You should also be comfortable with the repetitive, physical aspects of production. Making candles involves standing, stirring, pouring, and packaging—work that’s not difficult but can be tedious when you’re doing hundreds of units per month. The business also suits people with some marketing ability or willingness to learn social media and photography, since visual presentation drives online sales. If you prefer pure production work without marketing, this becomes harder to scale profitably.
Realistic Income Expectations
Most candle makers in their first year earn between $500 and $5,000 in profit, depending on how much time they invest and how effectively they market. This assumes working part-time (5-10 hours per week) while keeping day jobs. Your first months will be net-negative as you invest in equipment and materials before making your first sales. Expect to break even somewhere between month 4 and month 10.
Once established (12+ months in), part-time candle makers typically earn $500 to $2,000 per month in profit, working 10-20 hours weekly. This assumes you’ve refined your recipes, built a customer base, and found reliable sales channels. At this stage, you’re competing on quality and branding rather than still learning the basics. Full-time makers who treat it as a serious business can reach $3,000 to $10,000 per month in profit, but this requires significant marketing effort, consistent production, and usually multiple sales channels working in tandem.
Income at any stage is highly variable based on your pricing, efficiency, and sales ability. A candle that costs $4 in materials and sells for $18 gives you $14 in gross profit, but you must also cover labor, packaging, shipping (if applicable), website costs, and marketing. Your actual profit margin per candle is typically 40-60% after all costs. This means a part-time maker producing 100 candles per month at $18 retail price might gross $1,800 but net only $600-$800 after material, labor, and overhead costs.
Why People Start a Candle Making Business
Creative Expression and Brand Building
Many candle makers are drawn to the creative control that comes with designing their own products. You decide scents, colors, container styles, and branding—essentially building a brand identity that reflects your aesthetic. For people who enjoy hands-on creation and want to see their ideas come to life in a product they can sell, this is deeply satisfying.
Low Startup Cost Relative to Other Businesses
You can start a candle business with $300-$1,000 in initial equipment and materials. This is significantly lower than retail storefronts, manufacturing-heavy businesses, or service-based ventures requiring licensing or insurance. The low barrier to entry means you can test the market without major financial risk.
Work from Home and Flexible Schedule
Candle making fits around other commitments. You can produce candles in the evenings, on weekends, or whenever you have blocks of time available. There’s no customer appointment schedule or time-sensitive deadlines (unless you’ve committed to large wholesale orders). This makes it attractive to people juggling other jobs, caregiving, or irregular schedules.
Passive Income Potential
Once products are listed online and marketing systems are in place, you can generate sales without active daily work. An automated Shopify store or Etsy shop can make sales while you sleep. This is rarely truly passive—you still need to fulfill orders and manage inventory—but it’s closer to passive income than a service business where you trade time directly for money.
Growing Market Demand
The home fragrance market, including candles, continues to grow. People regularly buy candles for personal use, gifting, and home décor, creating a durable market. Unlike trendy products that peak and decline, quality candles have steady demand across seasons and years.

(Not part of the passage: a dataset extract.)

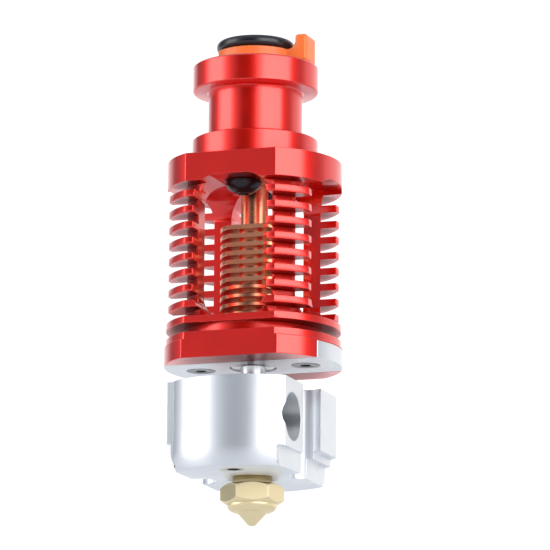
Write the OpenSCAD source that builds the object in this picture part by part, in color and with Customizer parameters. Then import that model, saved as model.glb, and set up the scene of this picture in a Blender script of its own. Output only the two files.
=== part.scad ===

What You Need to Get Started
- Wax (soy, paraffin, or blended) — the primary material cost
- Fragrance oils formulated for candles
- Wicks sized appropriately for your containers
- Containers (jars, tins) or the option to make pillar candles
- A heat source and thermometer to melt and monitor wax temperature
- Pouring vessels and mixing tools
- Labels, packaging materials, and shipping supplies
- Basic photography setup for product images
- A sales platform (Etsy, Shopify, or social media storefront)
You don’t need a dedicated studio initially; a clean corner of your kitchen or garage works for starting. For detailed breakdowns of equipment options and costs, see our startup costs guide and equipment overview.
Is This Business Right for You?
The candle business works if you’re genuinely interested in product development, comfortable with slow initial growth, and willing to invest time in marketing and customer feedback. It does not work if you want fast returns, prefer not to be hands-on with production, or lack interest in the creative and technical sides of candle making.
The best way to know is to honestly assess your fit against the realities of the business: the repetitive production work, the months before profit, the need for consistent marketing, and the ceiling you’ll hit without hiring staff. If these feel manageable or even appealing, this business is worth exploring seriously.